異物の花金


気づいたら、車は出流原、27日、夜。鬱蒼としていて、人気がない、暗い出流原。そういえば、ABちゃんと会うとき、ここを通るのが嫌で高速道路に乗ったんだよ、夜半にひとり通るようなところでは、ないわ。千円くらいの通行料金、痛くないほどに異世界のような、空気の、出流原。抜け出したくて自然速度が上がる。あっという間に小山、それから宇都宮。餃子を食べて帰りたかったけれど、金曜夜の宇都宮駅前はまた違う異世界であって、入って行けなかったわ。車から、降りるのも憚られるほどの、私という異物。げんき、と呼ばれてなんとなくしっくりこないのは、こういう違和感からかもしれぬ。げんきなんかでは、ないよ。ないです。
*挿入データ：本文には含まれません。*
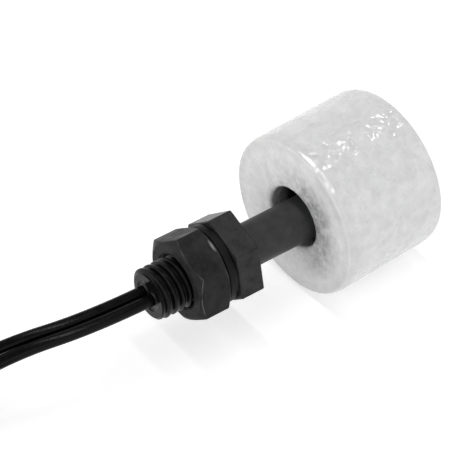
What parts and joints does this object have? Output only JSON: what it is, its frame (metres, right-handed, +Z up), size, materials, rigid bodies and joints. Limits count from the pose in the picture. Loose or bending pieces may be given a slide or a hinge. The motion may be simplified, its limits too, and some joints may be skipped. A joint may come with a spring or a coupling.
{
  "type": "float switch",
  "caption": "Miniature vertical float switch: foam float sliding on a plastic stem, hexagonal flange, gasket and nut on a threaded neck, and twin leads.",
  "frame": {"origin": "on the stem's axis, at the flange face that seals against a tank wall", "axes": "+X along the stem from the threaded neck to the tip, +Z up as the switch lies on the side of its float, +Y to the left seen from the neck"},
  "size_m": [0.1344, 0.0405, 0.0312],
  "materials": {
    "black_moulding": "satin",
    "gasket_rubber": "matt",
    "float_foam": "satin, fine foam speckle",
    "ferrite": "matt",
    "clip_plastic": "satin",
    "potting_resin": "gloss",
    "lead_insulation": "gloss",
    "tinned_copper": "bright",
    "solder": "bright",
    "reed_alloy": "bright",
    "glass": "clear"
  },
  "bodies": {
    "switch": {"stem_body": "black_moulding", "retaining_clip": "clip_plastic", "potting_plug": "potting_resin", "reed_glass": "glass", "reed_blade_a": "reed_alloy", "reed_blade_b": "reed_alloy", "return_wire": "lead_insulation", "solder_joint_a": "solder", "solder_joint_b": "solder", "solder_joint_c": "solder", "lead_a_core": "tinned_copper", "lead_b_core": "tinned_copper", "lead_a_run": "lead_insulation", "lead_b_run": "lead_insulation", "lead_coil": "lead_insulation", "lead_a_tail": "lead_insulation", "lead_b_tail": "lead_insulation", "tinned_end_a": "tinned_copper", "tinned_end_b": "tinned_copper"},
    "gasket": {"sealing_gasket": "gasket_rubber"},
    "nut": {"hex_nut": "black_moulding"},
    "float": {"float_body": "float_foam", "float_magnet": "ferrite"}
  },
  "joints": [
    {"name": "float_slide", "type": "slide", "parent": "switch", "child": "float", "axis": [1, 0, 0], "range_m": [-0.0119, 0]},
    {"name": "nut_travel", "type": "slide", "parent": "switch", "child": "gasket", "axis": [-1, 0, 0], "range_m": [0, 0.0058]},
    {"name": "nut_turn", "type": "hinge", "parent": "gasket", "child": "nut", "pos_m": [0, 0, 0], "axis": [-1, 0, 0], "range_deg": [0, 1392.1]}
  ],
  "couplings": [
    {"joint": "nut_turn", "follows": "nut_travel", "rad_per_m": 4188.8}
  ]
}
雀宮を、ふらふら。よく行くけれど、何をしたこともない、見慣れた道。ここへ住んだら、どんなだろうか。想像もできない。いままでそういうことを、してこなかったようにおもう。ただ通り過ぎる道、バックミラーに映っては流れていく町を、ただ見ているだけ。何も考えていない。どこへ行っても、ずうっと異物。馴染むところを、想像すらしない、遠くからじぶんを見ているような、そんな感覚。